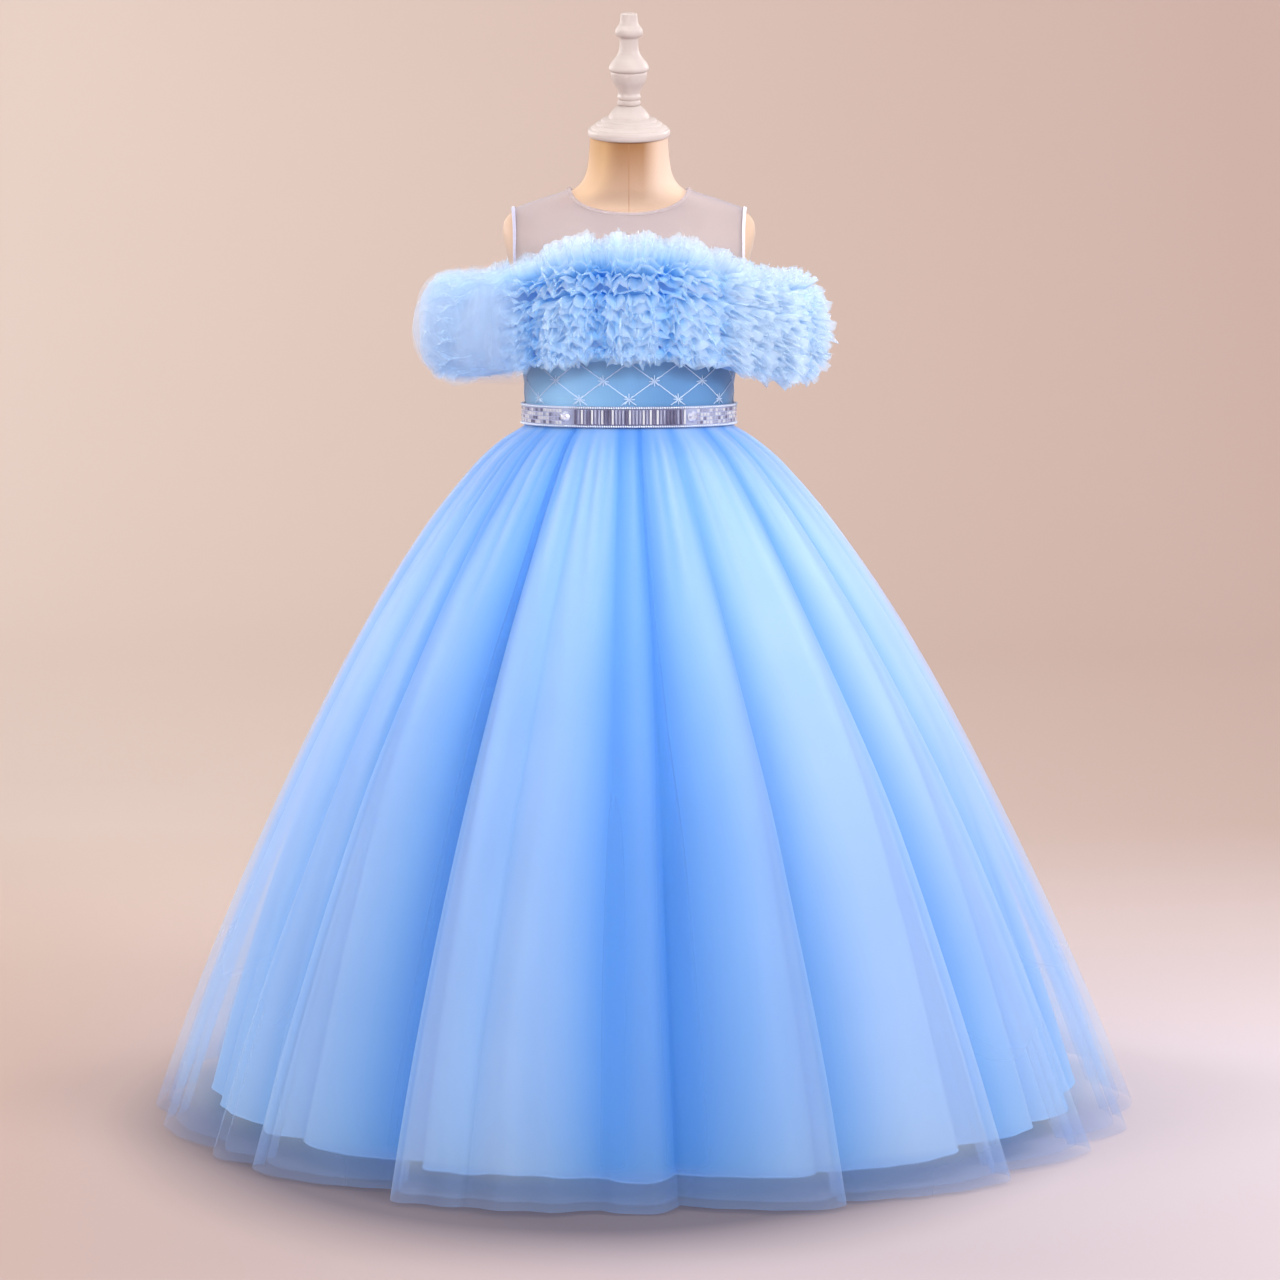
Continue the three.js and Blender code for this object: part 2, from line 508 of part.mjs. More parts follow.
// The zip's slider, closed at the top of the back, and the pull tab that swings on its bar.
function addZipPull(zipFrame) {
  const { p, across, normal } = zipFrame(SLIDER.z);
  const up = normal.clone().cross(across).normalize();
  const seat = new THREE.Matrix4().makeBasis(across, up, normal).setPosition(p);
  const box = (w, h, d, x, y, z) => new THREE.BoxGeometry(w, h, d).translate(x, y, z);
  const thick = SLIDER.high - SLIDER.low;
  const body = box(SLIDER.width, SLIDER.length, thick, 0, 0, SLIDER.low + thick / 2);
  const posts = [-1, 1].map((side) => {
    const height = SLIDER.barHeight + SLIDER.barRadius - SLIDER.high + 0.2;
    return box(0.8, 1.8, height, side * 2.2, 0, SLIDER.high - 0.2 + height / 2);
  });
  const bar = new THREE.CylinderGeometry(SLIDER.barRadius, SLIDER.barRadius, 4, 12).rotateZ(quarterTurn);
  const slider = joined([body, ...posts, bar.translate(0, 0, SLIDER.barHeight)]);
  place("zip_slider", slider.applyMatrix4(seat), MATERIALS.metal);

  const outline = new THREE.Shape();
  outline.absarc(0, 0, PULL.eyeOuter, -quarterTurn / 2, Math.PI + quarterTurn / 2, false);
  outline.lineTo(-PULL.halfThick, -PULL.eyeOuter);
  outline.lineTo(-PULL.halfThick, -PULL.length);
  outline.lineTo(PULL.halfThick, -PULL.length);
  outline.lineTo(PULL.halfThick, -PULL.eyeOuter);
  outline.closePath();
  outline.holes.push(new THREE.Path().absarc(0, 0, PULL.eyeInner, 0, 2 * Math.PI, true));
  const thickness = { depth: PULL.width, bevelEnabled: false, curveSegments: 10 };
  const tab = new THREE.ExtrudeGeometry(outline, thickness);
  // The outline is drawn across the bar: its x is the height off the tape and its y runs up the tape.
  const turn = new THREE.Matrix4().makeBasis(
    new THREE.Vector3(0, 0, 1),
    new THREE.Vector3(0, 1, 0),
    new THREE.Vector3(-1, 0, 0),
  );
  tab.translate(0, 0, -PULL.width / 2).applyMatrix4(turn).translate(0, 0, SLIDER.barHeight);
  place("zip_pull", tab.applyMatrix4(seat), MATERIALS.metal);
}

// ---------------------------------------------------------------- skirt
const skirt = (column, z) => along(SKIRT_PROFILE, "z", column, z);
const skirtDrop = (z) => clamp01((WAIST_Z - z) / (WAIST_Z - TULLE_HEM_Z));

// Skirt surface: position runs through the folds in order, 0 at the back; layer is "tulle" or "lining".
function skirtPoint(layer, position, z) {
  const count = SKIRT_FOLDS.length;
  const wrapped = ((position % count) + count) % count;
  const i = Math.floor(wrapped);
  const t = wrapped - i;
  const here = SKIRT_FOLDS[i];
  const next = SKIRT_FOLDS[(i + 1) % count];
  const turn = i === count - 1 ? 360 : 0;
  const drop = skirtDrop(z);
  const blend = smooth(drop * 1.15);
  const from = mix(here.waist, here.hem, blend);
  const to = mix(next.waist, next.hem, blend) + turn;
  // The fold is a rounded lobe between two sharp valleys; its crest leans sideways lower down.
  const lobe = Math.sin(Math.PI * t) ** 0.85;
  const azimuth = radians(mix(from, to, t) + here.lean * blend * lobe * (to - from));
  const floor = mix(here.floor, next.floor, smooth(t));
  const depth = skirt(`${layer}Fold`, z);
  const radius = skirt(layer, z) - depth + depth * mix(floor, here.height, lobe);
  const power = 2 / skirt("square", z);
  const x = radius * signedPower(Math.sin(azimuth), power) + SKIRT_SWAY.x * drop;
  const depthwise = radius * skirt("depthRatio", z) * signedPower(Math.cos(azimuth), power);
  const y = section("yCentre", WAIST_Z) + SKIRT_SWAY.y * drop - depthwise;
  return new THREE.Vector3(x, y, z);
}

function addSkirt() {
  const layers = [
    { name: "skirt_lining", layer: "lining", rows: [LINING_HEM_Z, 220, 410, 550, 640, 674, 685.5, 698.6] },
    { name: "skirt_tulle", layer: "tulle", rows: [TULLE_HEM_Z, 220, 410, 550, 640, 674, 688.5, 698.6] },
  ];
  for (const { name, layer, rows } of layers) {
    const surface = (position, z) => skirtPoint(layer, position, z);
    const wall = { inner: 0, outer: SKIRT_WALL };
    const columns = SKIRT_FOLDS.flatMap((_, i) => FOLD_STEPS[layer].map((t) => i + t));
    const columnsOf = () => columns;
    const material = layer === "tulle" ? MATERIALS.tulle : MATERIALS.satin;
    place(name, wallOn(surface, rows, columnsOf, wall, { closed: true, du: 0.02, dv: 0.5 }), material);
  }
}

// ---------------------------------------------------------------- shoulder band and ruffles
// The closed loop of the band in plan, as a smooth curve; share 0 is the back middle, 0.5 the front middle.
const loopCurve = (() => {
  const quarter = BAND_LOOP.map(({ x, y }) => [x, y]);
  const side = [...quarter.slice(0, -1), ...[...quarter].reverse().map(([x, y]) => [x, -y])];
  const other = [...side].reverse().slice(1, -1).map(([x, y]) => [-x, y]);
  // Start at the back middle, go round the -X side to the front middle, then the +X side.
  const points = [...side, ...other].map(([x, y]) => new THREE.Vector3(x, -y + BAND.yCentre, 0));
  const start = side.length - 1;
  const ordered = points.map((_, i) => points[(start + i) % points.length]);
  const curve = new THREE.CatmullRomCurve3(ordered, true, "centripetal");
  curve.arcLengthDivisions = 600;
  return curve;
})();

// How far towards the arm a place on the loop lies, from 0 on the chest to 1 on the arm.
const armShare = (x) => smooth((Math.abs(x) - BAND.dropFrom) / (BAND.dropTo - BAND.dropFrom));

function bandPoint(share, z) {
  const p = loopCurve.getPointAt(((share % 1) + 1) % 1);
  const arm = armShare(p.x);
  return new THREE.Vector3(p.x + BAND.shift * arm, p.y, z - BAND.drop * arm);
}

function addBand() {
  const columns = spread(RUFFLE_BACK_GAP, 1 - RUFFLE_BACK_GAP, BAND_COLUMNS);
  const wall = { inner: -BAND.wall, outer: 0 };
  const band = wallOn(bandPoint, [BAND.low, BAND.high], () => columns, wall, { du: 1e-3, dv: 0.5 });
  place("shoulder_band", band, MATERIALS.ruffle);
}

// A ruffle: v runs from the sewn edge, 0, to the free edge, 1; the pleats deepen towards the free edge.
function rufflePoint(row, share, v) {
  const base = bandPoint(share, row.root);
  const ahead = bandPoint(share + 1e-3, row.root);
  const behind = bandPoint(share - 1e-3, row.root);
  const out = ahead.sub(behind).setZ(0).normalize().cross(new THREE.Vector3(0, 0, 1));
  const side = armShare(loopCurve.getPointAt(((share % 1) + 1) % 1).x);
  base.setZ(mix(row.root, row.armRoot, side));
  const wave = Math.cos(2 * Math.PI * row.pleats * share);
  const reach = row.reach * v + row.depth * 0.5 * wave * v;
  const rise = row.rise - Math.abs(row.rise) * row.sideLoss * side;
  const up = rise * Math.max(0, v) ** 1.3 - wave * row.depth * 0.5 * v;
  return base.addScaledVector(out, SEAM_GAP + RUFFLE_WALL / 2 + reach).setZ(base.z + up);
}

function addRuffles() {
  for (const row of RUFFLE_ROWS) {
    const columns = spread(RUFFLE_BACK_GAP, 1 - RUFFLE_BACK_GAP, row.pleats * 4);
    const surface = (share, v) => rufflePoint(row, share, v);
    const wall = { inner: -RUFFLE_WALL / 2, outer: RUFFLE_WALL / 2 };
    const ruffle = wallOn(surface, [0, 0.5, 1], () => columns, wall, { du: 1e-3, dv: 0.02 });
    place(row.name, ruffle, MATERIALS.ruffle);
  }
}

addDressForm();
addBodice();
addTrims();
addSkirt();
addBand();
addRuffles();

export default gown;
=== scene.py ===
"""A girl's tulle ball gown on a limbless dress form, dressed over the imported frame.

The shapes are worked out in millimetres from the same tables as the solids and scaled to metres when a
mesh is made. +Z is up, the front of the gown faces -Y and +X is the viewer's right.
"""
import math

import bpy
import numpy as np
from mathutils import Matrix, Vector


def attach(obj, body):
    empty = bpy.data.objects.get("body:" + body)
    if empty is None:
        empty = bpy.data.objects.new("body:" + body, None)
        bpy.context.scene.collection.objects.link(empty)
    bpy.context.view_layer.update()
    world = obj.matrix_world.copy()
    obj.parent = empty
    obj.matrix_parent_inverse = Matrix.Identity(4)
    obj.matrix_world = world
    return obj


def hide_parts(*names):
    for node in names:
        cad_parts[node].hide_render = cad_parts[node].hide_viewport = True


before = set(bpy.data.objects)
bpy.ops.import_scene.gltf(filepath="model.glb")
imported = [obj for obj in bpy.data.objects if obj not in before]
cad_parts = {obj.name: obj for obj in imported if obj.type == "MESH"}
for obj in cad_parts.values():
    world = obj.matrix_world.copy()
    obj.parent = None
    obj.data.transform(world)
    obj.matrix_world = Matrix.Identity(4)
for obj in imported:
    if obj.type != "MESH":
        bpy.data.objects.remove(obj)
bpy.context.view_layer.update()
BODY = "gown_and_form"
MM = 0.001
NARROWEST_CUT = 0.01
LEAST_CUT_SHARE = 0.31

# ------------------------------------------------------------------ sizes, in millimetres
SEAM_GAP = 0.3
WAIST_Z = 700
BODICE_TOP_Z = 850
NECK_HALF_WIDTH = 57
NECK_FRONT_Z = 900
NECK_BACK_Z = 913
ARMHOLE_TOP_X = 117
ARMHOLE_LOW_X = 112
ARMHOLE_DIP = 34
BELT_LOW, BELT_HIGH = 689.5, 710.5
BELT_OUT = 6.2
BELT_STONE_X = 60
BACK_OPENING = 3.3
LINING_HEM_Z = 20
TULLE_HEM_Z = 4
SWAY_X, SWAY_Y = 15, -10
FORM_INSET = 1.2
# How far the cloth lies off the torso, and half the gap at the side seams in degrees.
BODICE_IN, BODICE_OUT, YOKE_OUT = 1.0, 2.4, 2.0
SIDE_SEAM = 0.08
BINDING_WIDE, BINDING_OUT = 4.0, 3.2
FORM_SEAM_RADIUS, TURNED_SIDES = 0.3, 96
NECK_TILT = math.radians(10)
NECK_TILT_FROM_Z = 948

TORSO = {
    "z": [560, 620, 660, 700, 745, 790, 815, 845, 868, 884, 896, 904, 913, 922, 932, 948, 976],
    "half_width": [110, 114, 106, 101.5, 105, 109, 113, 120, 126, 128, 124, 112, 87, 60, 48, 42.5, 40],
    "half_depth": [84, 87, 82, 79, 82, 87, 90, 86, 74, 60, 49, 44, 43, 43, 42, 40, 38],
    "y_centre": [3, 3, 1, -1, -2, -3, -3, -1, 2, 4, 4, 3, 2, 0, -1, -2, -3],
    "square": [2.2] * 9 + [2.15, 2.1] + [2] * 6,
}
SKIRT = {
    "z": [699, 688.5, 685.5, 674, 650, 590, 500, 390, 250, 120, 4],
    "tulle": [104.2, 104.2, 109, 127, 155, 206, 268, 330, 398, 455, 500],
    "tulle_fold": [0, 0, 1, 7, 12, 18, 23, 28, 33, 37, 41],
    "lining": [102.2, 102.2, 102.5, 117, 143, 195, 254, 312, 367, 411, 446],
    "lining_fold": [0, 0, 0.1, 4, 7, 12, 16, 20, 24, 28, 31],
    "depth_ratio": [0.785, 0.785, 0.79, 0.83, 0.88, 0.94, 0.98, 1, 1, 1, 1],
    "square": [2.2, 2.2, 2.2, 2.15, 2.05, 2, 2, 2, 2, 2, 2],
}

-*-

- **WHAT TO PRODUCE**: In the material above, locate the line containing "addDressForm();" and the line containing "before = set(bpy.data.objects)". Transcribe exactly those two lines and every line between them, and nothing more.

- **THE RESULT**:
addDressForm();
addBodice();
addTrims();
addSkirt();
addBand();
addRuffles();

export default gown;
=== scene.py ===
"""A girl's tulle ball gown on a limbless dress form, dressed over the imported frame.

The shapes are worked out in millimetres from the same tables as the solids and scaled to metres when a
mesh is made. +Z is up, the front of the gown faces -Y and +X is the viewer's right.
"""
import math

import bpy
import numpy as np
from mathutils import Matrix, Vector


def attach(obj, body):
    empty = bpy.data.objects.get("body:" + body)
    if empty is None:
        empty = bpy.data.objects.new("body:" + body, None)
        bpy.context.scene.collection.objects.link(empty)
    bpy.context.view_layer.update()
    world = obj.matrix_world.copy()
    obj.parent = empty
    obj.matrix_parent_inverse = Matrix.Identity(4)
    obj.matrix_world = world
    return obj


def hide_parts(*names):
    for node in names:
        cad_parts[node].hide_render = cad_parts[node].hide_viewport = True


before = set(bpy.data.objects)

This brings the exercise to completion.